Stephen began the program by discussing Russian President Vladimir Putin and how his words made him angry. Putin wrote an anti-American opinions article in The New York Times. The Drudge Report ran a picture with their article about Putin. The picture was a promo shot from The Colbert Report which replaced Stephen’s head for Putin.
Stephen joked about how Putin had a long history of stealing his photos. He then stated that he didn’t have time to talk about his anger so he stored it in a blue cooler.
Stephen then told the viewers to get a number two pencil and a sheet of paper to prepare for a pop quiz. He discussed the two stars of Hello Dolly. This was a lead in to discuss Stephen’s "Better Know a District" segment. In this episode, he chose a district in Washington state.
The district he chose was the seventh district, home to Seattle. The city averages 140 rainy days a year and, as Stephen commented, “226 cloudy days a year, so don’t forget to also pack a noose.”
Starbucks opened its first coffee shop in Seattle in 1971. Stephen interviewed the Democratic congressman representing the seventh district, Jim McDermott.
The congressman stated that the seventh district was an interesting place because it has drawn people from all over the country.
Stephen noted that Sir Mix-a-Lot was from Seattle. He asked the congressman if he liked big butts. He continued by reading lyrics from "I Like Big Butts" and phrasing it as questions. The congressman does not like big butts.
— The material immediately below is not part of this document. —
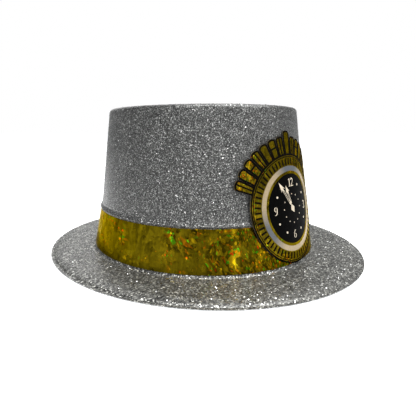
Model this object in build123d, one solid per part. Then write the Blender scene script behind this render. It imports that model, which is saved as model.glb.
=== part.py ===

Congressman McDermott is famous for refusing to say “under God” during the pledge on the floor of the House of Representatives. He said that the problem with the pledge is that it leaves the American people to wonder which God that they were praying to. Stephen disagreed.
The congressman said that he believed in freedom of religion and allowing people to worship whomever they wanted. Stephen said he agreed with the fact that people should be free to “worship Jesus in any way they want.”
After revealing that Congressman McDermott used to be a psychiatrist, Stephen asked if he enjoyed working with the mentally disturbed or if he would rather go back to being a psychiatrist.
Congressman McDermott famously drafted legislation to repeal the Defense of Marriage Act, which has now been repealed. Stephen congratulated him on “ruining marriage.” Stephen asked if the congressman was gay married and he said no.
After asking repeated questions on the congressman’s sexuality, Stephen then said, in order to prove that he didn’t hate gay people, the two needed to make out.
After Congressman McDermott rejected the idea, Stephen asked if he thought he was fat. And the congressman was awkward. Stephen then threw salmon with the congressman. Cool.
Stephen opened up his rage cooler and discussed the topic of Putin’s opinion article with The New York Times. He shamed the paper for letting Putin publish “propaganda” and assumed Putin was only writing to fill in for Maureen Dowd.
Stephen told The New York Times that Putin killed journalists and, in the United States, “we don’t kill journalists, we simply make them starve in a dying industry.” He then parodied the paper’s use of Putin’s article by pretending that they used to let other world leaders post in the paper.
He broke down Putin’s article and said how terrible it was.
Stephen interviewed Philip Mudd about his book, Takedown: Inside the Hunt for Al Qaeda. They began with Mudd talking about the changes in the Al Qaeda over the past few years but when Stephen asked about Homeland, Mudd was not amused.
Mudd said that he didn’t own a TV and told Stephen that he enjoyed books. The two got into a tiny argument. I’m a twenty-something girl, so, to me, it was "side-shade." But when Stephen noticed that his guest was getting unhappy, he switched the subject to Syria.
Because, who doesn’t like to hear about Syria?
It was a decent episode of Colbert, though his overuse of gay jokes in the "Better Know a District" got a little old. His interview with Mudd was really awkward but it seemed to work out after they stopped talking about TV.